Required task :: What is needed is the run of lines from the one containing "What bpy script" through the one containing "BASE_END = 72.0", echoed exactly, with both ends kept and nothing added.

Data to process ::
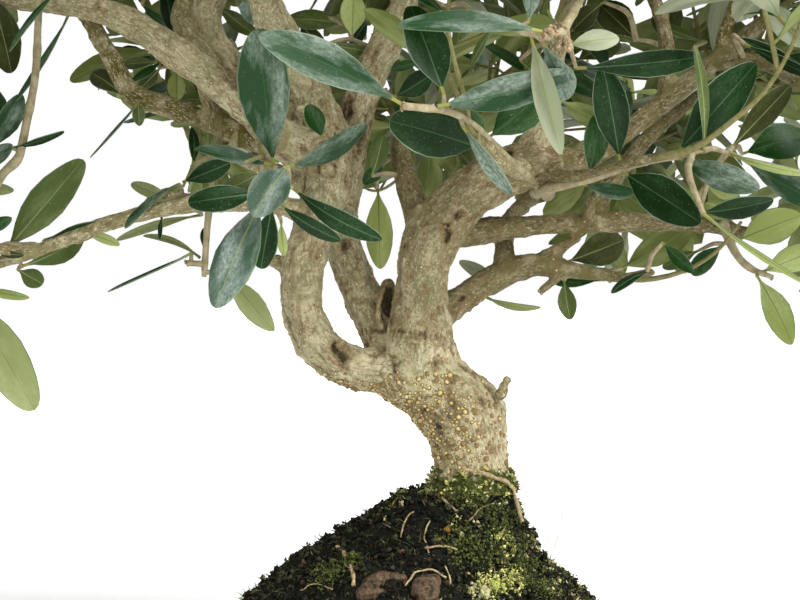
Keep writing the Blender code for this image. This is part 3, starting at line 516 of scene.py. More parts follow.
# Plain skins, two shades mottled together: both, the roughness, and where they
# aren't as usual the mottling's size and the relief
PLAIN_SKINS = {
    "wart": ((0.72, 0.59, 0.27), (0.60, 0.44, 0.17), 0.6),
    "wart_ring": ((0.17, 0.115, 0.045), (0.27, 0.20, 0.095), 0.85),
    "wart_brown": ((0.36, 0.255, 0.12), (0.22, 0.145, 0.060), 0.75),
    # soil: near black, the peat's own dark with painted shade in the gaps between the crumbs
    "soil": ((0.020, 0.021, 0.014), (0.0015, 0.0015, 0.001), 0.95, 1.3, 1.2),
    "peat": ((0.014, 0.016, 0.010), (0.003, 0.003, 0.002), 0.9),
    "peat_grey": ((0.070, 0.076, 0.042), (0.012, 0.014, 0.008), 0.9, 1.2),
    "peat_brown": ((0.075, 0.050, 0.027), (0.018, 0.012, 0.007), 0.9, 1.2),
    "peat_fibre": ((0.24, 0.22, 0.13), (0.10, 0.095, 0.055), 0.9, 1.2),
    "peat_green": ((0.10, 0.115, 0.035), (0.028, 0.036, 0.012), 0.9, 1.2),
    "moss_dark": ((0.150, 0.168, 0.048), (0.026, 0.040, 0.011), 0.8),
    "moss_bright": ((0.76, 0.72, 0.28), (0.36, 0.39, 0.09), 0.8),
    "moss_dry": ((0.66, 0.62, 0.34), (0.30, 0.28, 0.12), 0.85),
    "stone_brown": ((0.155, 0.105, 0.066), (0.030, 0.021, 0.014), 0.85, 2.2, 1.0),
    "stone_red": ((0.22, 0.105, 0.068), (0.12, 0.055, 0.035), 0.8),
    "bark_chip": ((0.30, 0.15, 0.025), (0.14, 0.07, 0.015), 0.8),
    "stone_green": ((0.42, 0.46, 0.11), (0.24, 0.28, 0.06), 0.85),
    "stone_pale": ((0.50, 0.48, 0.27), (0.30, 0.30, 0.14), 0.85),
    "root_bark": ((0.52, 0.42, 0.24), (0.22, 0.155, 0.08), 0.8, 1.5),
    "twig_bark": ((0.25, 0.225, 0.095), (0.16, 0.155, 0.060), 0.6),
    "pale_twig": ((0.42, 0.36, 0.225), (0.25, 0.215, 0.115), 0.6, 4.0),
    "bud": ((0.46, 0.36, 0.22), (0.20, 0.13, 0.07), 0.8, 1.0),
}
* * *
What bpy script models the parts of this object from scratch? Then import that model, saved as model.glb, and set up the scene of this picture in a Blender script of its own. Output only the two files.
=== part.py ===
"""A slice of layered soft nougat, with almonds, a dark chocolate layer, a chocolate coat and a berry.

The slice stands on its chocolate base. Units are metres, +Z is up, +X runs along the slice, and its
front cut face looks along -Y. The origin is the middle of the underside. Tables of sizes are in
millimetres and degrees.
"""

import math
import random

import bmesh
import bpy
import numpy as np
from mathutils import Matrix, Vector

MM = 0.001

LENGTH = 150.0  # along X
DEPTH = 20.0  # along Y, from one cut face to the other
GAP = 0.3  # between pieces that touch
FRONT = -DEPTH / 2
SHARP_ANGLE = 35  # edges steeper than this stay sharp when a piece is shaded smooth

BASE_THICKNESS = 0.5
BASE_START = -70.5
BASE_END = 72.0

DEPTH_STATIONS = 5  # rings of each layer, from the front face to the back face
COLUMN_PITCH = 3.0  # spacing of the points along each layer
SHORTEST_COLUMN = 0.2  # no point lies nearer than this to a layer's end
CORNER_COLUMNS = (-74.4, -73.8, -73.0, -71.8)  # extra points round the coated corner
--
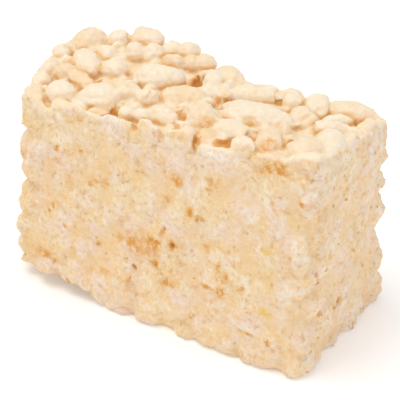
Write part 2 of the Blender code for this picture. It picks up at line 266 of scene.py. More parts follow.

Reply ::
What bpy script models the parts of this object from scratch? Then import that model, saved as model.glb, and set up the scene of this picture in a Blender script of its own. Output only the two files.
=== part.py ===
"""A slice of layered soft nougat, with almonds, a dark chocolate layer, a chocolate coat and a berry.

The slice stands on its chocolate base. Units are metres, +Z is up, +X runs along the slice, and its
front cut face looks along -Y. The origin is the middle of the underside. Tables of sizes are in
millimetres and degrees.
"""

import math
import random

import bmesh
import bpy
import numpy as np
from mathutils import Matrix, Vector

MM = 0.001

LENGTH = 150.0  # along X
DEPTH = 20.0  # along Y, from one cut face to the other
GAP = 0.3  # between pieces that touch
FRONT = -DEPTH / 2
SHARP_ANGLE = 35  # edges steeper than this stay sharp when a piece is shaded smooth

BASE_THICKNESS = 0.5
BASE_START = -70.5
BASE_END = 72.0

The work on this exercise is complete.